***** Exercise materials

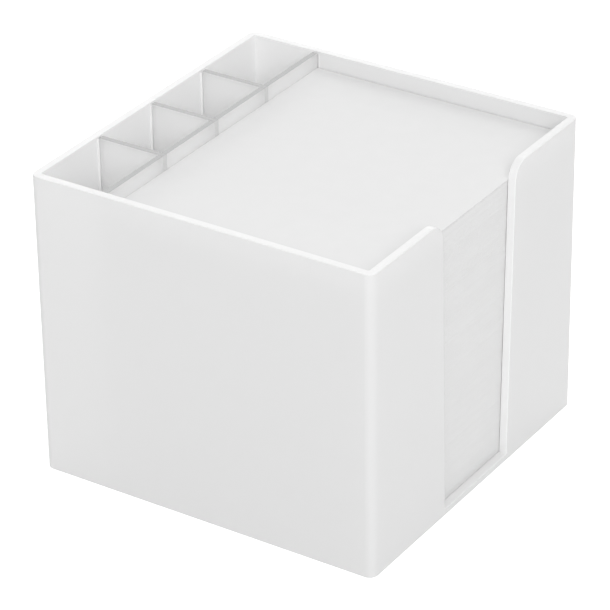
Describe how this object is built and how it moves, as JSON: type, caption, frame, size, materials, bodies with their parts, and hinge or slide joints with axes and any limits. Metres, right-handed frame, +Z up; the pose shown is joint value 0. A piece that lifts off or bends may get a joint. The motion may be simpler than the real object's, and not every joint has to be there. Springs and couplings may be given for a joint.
{
  "type": "memo box",
  "caption": "Square open desk box with a tapering thumb slot, a bay of loose note paper, and frosted lift-out plates that part off a row of pen compartments.",
  "frame": {"origin": "middle of the underside, on the surface that the box stands on", "axes": "+Z up, -Y out of the front wall with the thumb slot, +X along the pen strip, which lies at the back (+Y)"},
  "size_m": [0.1, 0.1, 0.085],
  "materials": {
    "white_plastic": "opaque white moulded polystyrene, satin gloss",
    "frosted_plastic": "frosted clear polystyrene plate, translucent, with sawn edges",
    "paper": "plain white uncoated note paper"
  },
  "bodies": {
    "box": {"box_body": "white_plastic"},
    "long_plate": {"long_divider": "frosted_plastic"},
    "cross_plate_1": {"cross_divider_1": "frosted_plastic"},
    "cross_plate_2": {"cross_divider_2": "frosted_plastic"},
    "cross_plate_3": {"cross_divider_3": "frosted_plastic"},
    "stack": {"paper_stack": "paper"},
    "sheet_1": {"memo_sheet_1": "paper"},
    "sheet_2": {"memo_sheet_2": "paper"},
    "sheet_3": {"memo_sheet_3": "paper"}
  },
  "joints": [
    {"name": "long_divider_lift", "type": "slide", "parent": "box", "child": "long_plate", "axis": [0, 0, 1], "range_m": [0, 0.088]},
    {"name": "cross_divider_1_lift", "type": "slide", "parent": "long_plate", "child": "cross_plate_1", "axis": [0, 0, 1], "range_m": [0, 0.088]},
    {"name": "cross_divider_2_lift", "type": "slide", "parent": "long_plate", "child": "cross_plate_2", "axis": [0, 0, 1], "range_m": [0, 0.088]},
    {"name": "cross_divider_3_lift", "type": "slide", "parent": "long_plate", "child": "cross_plate_3", "axis": [0, 0, 1], "range_m": [0, 0.088]},
    {"name": "paper_stack_lift", "type": "slide", "parent": "box", "child": "stack", "axis": [0, 0, 1], "range_m": [0, 0.088]},
    {"name": "memo_sheet_1_lift", "type": "slide", "parent": "stack", "child": "sheet_1", "axis": [0, 0, 1], "range_m": [0, 0.012]},
    {"name": "memo_sheet_2_lift", "type": "slide", "parent": "sheet_1", "child": "sheet_2", "axis": [0, 0, 1], "range_m": [0, 0.012]},
    {"name": "memo_sheet_3_lift", "type": "slide", "parent": "sheet_2", "child": "sheet_3", "axis": [0, 0, 1], "range_m": [0, 0.012]}
  ]
}
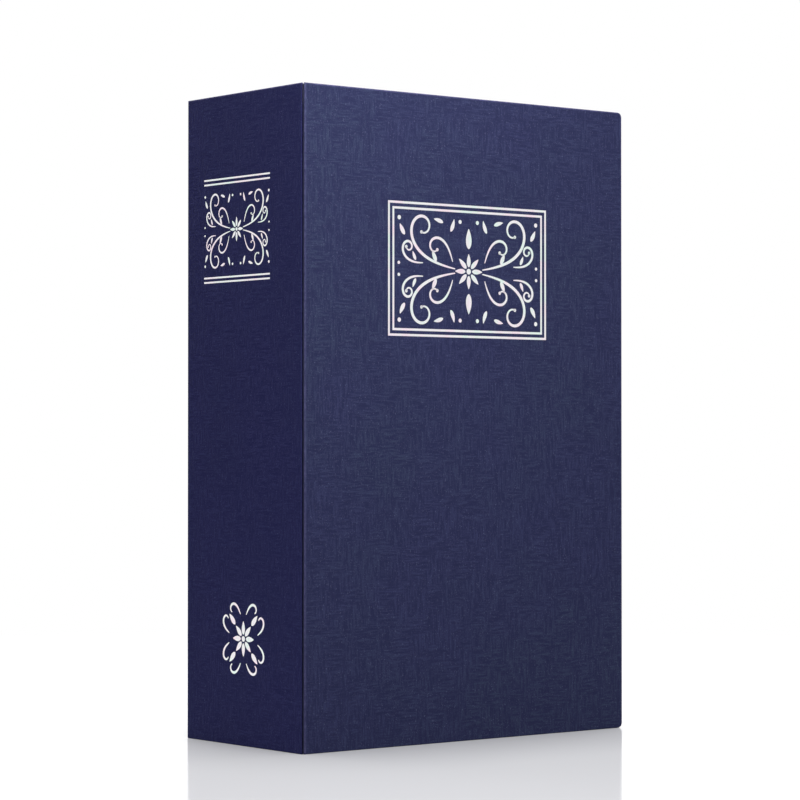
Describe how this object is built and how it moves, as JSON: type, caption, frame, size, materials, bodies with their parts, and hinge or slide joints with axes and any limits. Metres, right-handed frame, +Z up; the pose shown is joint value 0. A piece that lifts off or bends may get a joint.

**********

Do this: Nothing should be left out: return all of the records exactly.

Exercise answer:
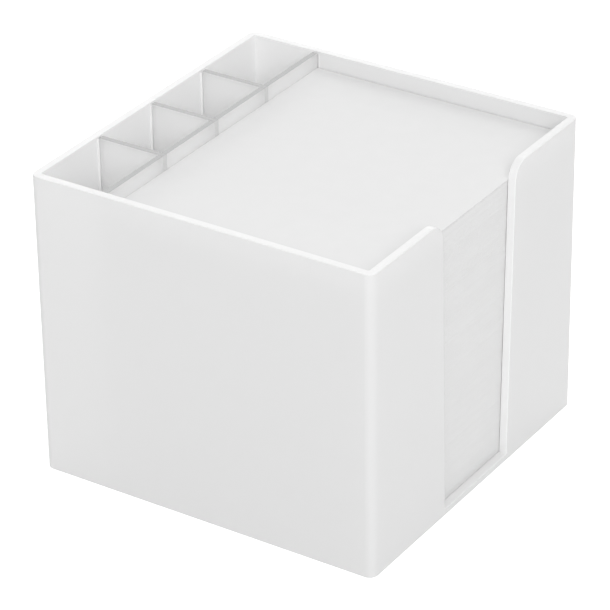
Describe how this object is built and how it moves, as JSON: type, caption, frame, size, materials, bodies with their parts, and hinge or slide joints with axes and any limits. Metres, right-handed frame, +Z up; the pose shown is joint value 0. A piece that lifts off or bends may get a joint. The motion may be simpler than the real object's, and not every joint has to be there. Springs and couplings may be given for a joint.
{
  "type": "memo box",
  "caption": "Square open desk box with a tapering thumb slot, a bay of loose note paper, and frosted lift-out plates that part off a row of pen compartments.",
  "frame": {"origin": "middle of the underside, on the surface that the box stands on", "axes": "+Z up, -Y out of the front wall with the thumb slot, +X along the pen strip, which lies at the back (+Y)"},
  "size_m": [0.1, 0.1, 0.085],
  "materials": {
    "white_plastic": "opaque white moulded polystyrene, satin gloss",
    "frosted_plastic": "frosted clear polystyrene plate, translucent, with sawn edges",
    "paper": "plain white uncoated note paper"
  },
  "bodies": {
    "box": {"box_body": "white_plastic"},
    "long_plate": {"long_divider": "frosted_plastic"},
    "cross_plate_1": {"cross_divider_1": "frosted_plastic"},
    "cross_plate_2": {"cross_divider_2": "frosted_plastic"},
    "cross_plate_3": {"cross_divider_3": "frosted_plastic"},
    "stack": {"paper_stack": "paper"},
    "sheet_1": {"memo_sheet_1": "paper"},
    "sheet_2": {"memo_sheet_2": "paper"},
    "sheet_3": {"memo_sheet_3": "paper"}
  },
  "joints": [
    {"name": "long_divider_lift", "type": "slide", "parent": "box", "child": "long_plate", "axis": [0, 0, 1], "range_m": [0, 0.088]},
    {"name": "cross_divider_1_lift", "type": "slide", "parent": "long_plate", "child": "cross_plate_1", "axis": [0, 0, 1], "range_m": [0, 0.088]},
    {"name": "cross_divider_2_lift", "type": "slide", "parent": "long_plate", "child": "cross_plate_2", "axis": [0, 0, 1], "range_m": [0, 0.088]},
    {"name": "cross_divider_3_lift", "type": "slide", "parent": "long_plate", "child": "cross_plate_3", "axis": [0, 0, 1], "range_m": [0, 0.088]},
    {"name": "paper_stack_lift", "type": "slide", "parent": "box", "child": "stack", "axis": [0, 0, 1], "range_m": [0, 0.088]},
    {"name": "memo_sheet_1_lift", "type": "slide", "parent": "stack", "child": "sheet_1", "axis": [0, 0, 1], "range_m": [0, 0.012]},
    {"name": "memo_sheet_2_lift", "type": "slide", "parent": "sheet_1", "child": "sheet_2", "axis": [0, 0, 1], "range_m": [0, 0.012]},
    {"name": "memo_sheet_3_lift", "type": "slide", "parent": "sheet_2", "child": "sheet_3", "axis": [0, 0, 1], "range_m": [0, 0.012]}
  ]
}
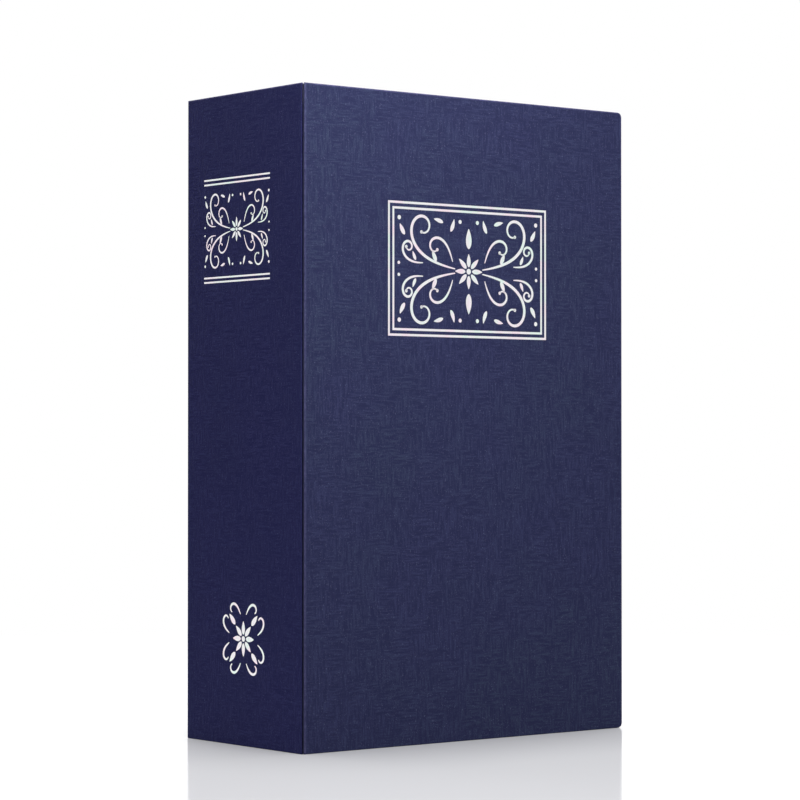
Describe how this object is built and how it moves, as JSON: type, caption, frame, size, materials, bodies with their parts, and hinge or slide joints with axes and any limits. Metres, right-handed frame, +Z up; the pose shown is joint value 0. A piece that lifts off or bends may get a joint.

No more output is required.